_Problem to work on_
Extract the complete listing and output it unchanged.

_Material provided_
----------
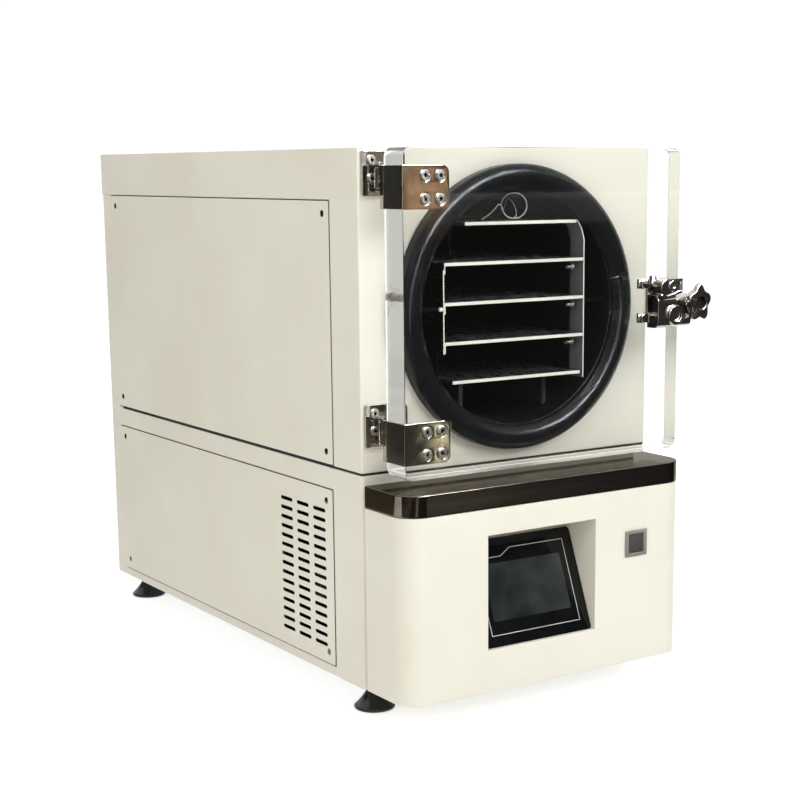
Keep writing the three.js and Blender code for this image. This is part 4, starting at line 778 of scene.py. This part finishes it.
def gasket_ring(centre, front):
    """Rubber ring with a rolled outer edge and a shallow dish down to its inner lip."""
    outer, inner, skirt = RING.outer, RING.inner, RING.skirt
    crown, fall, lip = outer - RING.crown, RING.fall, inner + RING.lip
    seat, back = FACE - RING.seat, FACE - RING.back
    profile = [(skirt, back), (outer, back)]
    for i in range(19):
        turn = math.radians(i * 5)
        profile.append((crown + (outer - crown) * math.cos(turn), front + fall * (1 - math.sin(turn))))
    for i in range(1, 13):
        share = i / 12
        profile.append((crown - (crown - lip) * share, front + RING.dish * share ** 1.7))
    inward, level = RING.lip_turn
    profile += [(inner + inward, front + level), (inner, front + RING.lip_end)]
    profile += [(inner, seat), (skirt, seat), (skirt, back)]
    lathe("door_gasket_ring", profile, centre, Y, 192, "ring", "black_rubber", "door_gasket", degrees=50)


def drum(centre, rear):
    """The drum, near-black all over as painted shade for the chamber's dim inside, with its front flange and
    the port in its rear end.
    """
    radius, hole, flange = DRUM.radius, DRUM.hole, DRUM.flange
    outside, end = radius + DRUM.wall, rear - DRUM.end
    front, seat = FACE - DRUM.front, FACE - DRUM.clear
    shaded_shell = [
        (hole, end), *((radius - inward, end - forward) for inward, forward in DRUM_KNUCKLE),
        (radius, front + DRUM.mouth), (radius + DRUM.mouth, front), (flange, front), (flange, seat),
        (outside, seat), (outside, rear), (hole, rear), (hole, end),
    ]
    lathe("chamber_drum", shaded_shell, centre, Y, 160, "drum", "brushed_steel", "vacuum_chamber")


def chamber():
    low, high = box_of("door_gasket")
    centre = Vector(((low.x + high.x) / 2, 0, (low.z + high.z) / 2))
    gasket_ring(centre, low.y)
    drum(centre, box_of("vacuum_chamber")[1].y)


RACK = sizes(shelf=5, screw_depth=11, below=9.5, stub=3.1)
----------
_Worked solution_
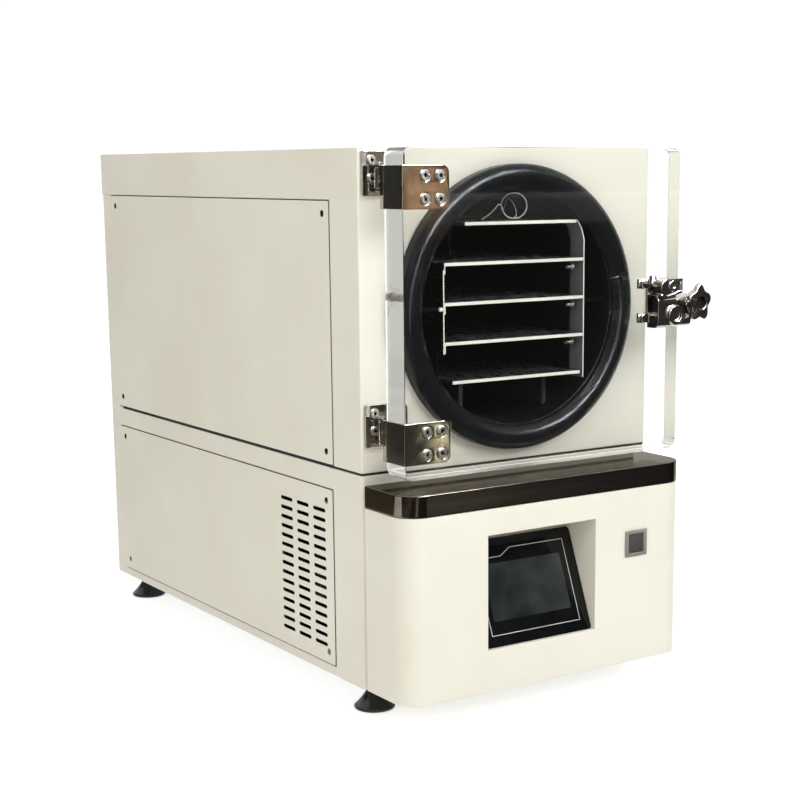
Keep writing the three.js and Blender code for this image. This is part 4, starting at line 778 of scene.py. This part finishes it.
def gasket_ring(centre, front):
    """Rubber ring with a rolled outer edge and a shallow dish down to its inner lip."""
    outer, inner, skirt = RING.outer, RING.inner, RING.skirt
    crown, fall, lip = outer - RING.crown, RING.fall, inner + RING.lip
    seat, back = FACE - RING.seat, FACE - RING.back
    profile = [(skirt, back), (outer, back)]
    for i in range(19):
        turn = math.radians(i * 5)
        profile.append((crown + (outer - crown) * math.cos(turn), front + fall * (1 - math.sin(turn))))
    for i in range(1, 13):
        share = i / 12
        profile.append((crown - (crown - lip) * share, front + RING.dish * share ** 1.7))
    inward, level = RING.lip_turn
    profile += [(inner + inward, front + level), (inner, front + RING.lip_end)]
    profile += [(inner, seat), (skirt, seat), (skirt, back)]
    lathe("door_gasket_ring", profile, centre, Y, 192, "ring", "black_rubber", "door_gasket", degrees=50)


def drum(centre, rear):
    """The drum, near-black all over as painted shade for the chamber's dim inside, with its front flange and
    the port in its rear end.
    """
    radius, hole, flange = DRUM.radius, DRUM.hole, DRUM.flange
    outside, end = radius + DRUM.wall, rear - DRUM.end
    front, seat = FACE - DRUM.front, FACE - DRUM.clear
    shaded_shell = [
        (hole, end), *((radius - inward, end - forward) for inward, forward in DRUM_KNUCKLE),
        (radius, front + DRUM.mouth), (radius + DRUM.mouth, front), (flange, front), (flange, seat),
        (outside, seat), (outside, rear), (hole, rear), (hole, end),
    ]
    lathe("chamber_drum", shaded_shell, centre, Y, 160, "drum", "brushed_steel", "vacuum_chamber")


def chamber():
    low, high = box_of("door_gasket")
    centre = Vector(((low.x + high.x) / 2, 0, (low.z + high.z) / 2))
    gasket_ring(centre, low.y)
    drum(centre, box_of("vacuum_chamber")[1].y)


RACK = sizes(shelf=5, screw_depth=11, below=9.5, stub=3.1)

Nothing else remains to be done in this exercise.